Though as the eldest son and heir of Erasmus Smith of Somerby and Husbands Bosworth, Leicestershire, he was heir-apparent to a large patrimony, he prepared to enter the Ministry of the Church, but, owing to conscientious scruples on the matter of subscription, he determined not to undertake a pastoral charge, but to content himself with a Lectureship. Varied dates are given for his life. 1550-1591, 1550-1600 and 1550-1601.

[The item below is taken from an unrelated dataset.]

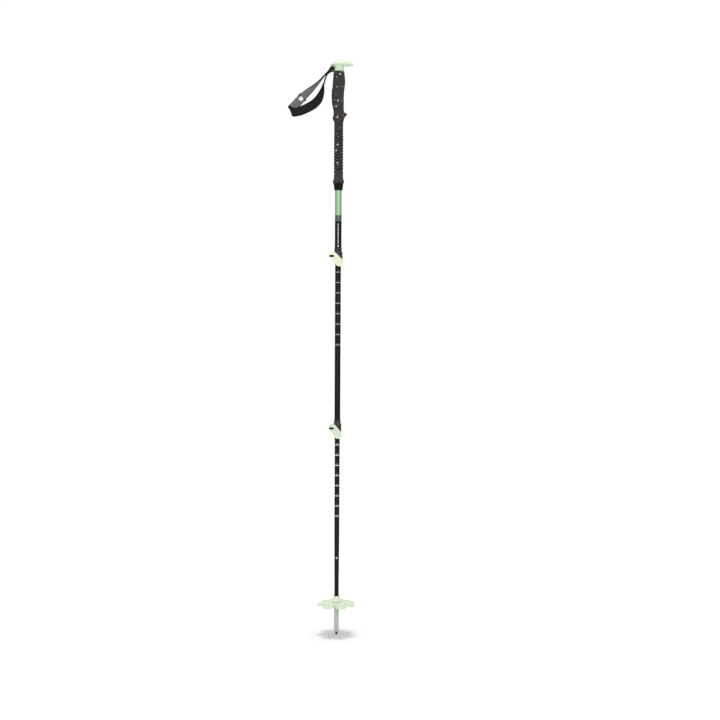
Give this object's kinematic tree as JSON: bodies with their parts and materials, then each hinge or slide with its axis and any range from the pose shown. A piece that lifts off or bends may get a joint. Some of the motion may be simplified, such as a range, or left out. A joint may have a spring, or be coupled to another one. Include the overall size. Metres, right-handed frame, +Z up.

Strype, in his Life of Bishop Aylmer, speaks of Smith as “ an eloquent and witty man who in 1587 became Reader or Lecturer at St. Clement Danes, at the desire of many of the parishioners, and by the favor of the Lord Treasurer who dwelt in the same parish and yielded contribution to him.Thomas Fuller also, in a Life of Henry Smith which he prefixed to the first Collected Edition of his works, said of him: “He was commonly called the Silver-tongued preacher, and that was but one metal below St. Chrysostom himself. His Church was so crowded with auditors that persons of good quality brought their own pews with them, I mean their legs, to stand thereupon in the alleys. Their ears did so attend to his lips, their hearts to their ears, that he held the rudder of their affections in his hands, so that he could steer them whither he was pleased.” Wood, too, tells us that Smith was “esteemed the miracle and wonder of his age, for his prodigious memory and for his fluent, eloquent and practical way of preaching.” (Athenae Oxon. 1:603). And in our own time Marsden, in his History of the Puritans, has described Smith’s Sermons as “noble examples of English prose and pulpit eloquence, and as being free in an astonishing degree from the besetting vices of his age—vulgarity and quaintness and affected learning.”
Owing to ill-health he resigned his Lectureship about the end of 1590, and retired to Husbands Bosworth, where he died the following summer, and was buried July 4th, 1591. (Some have his death at 1601).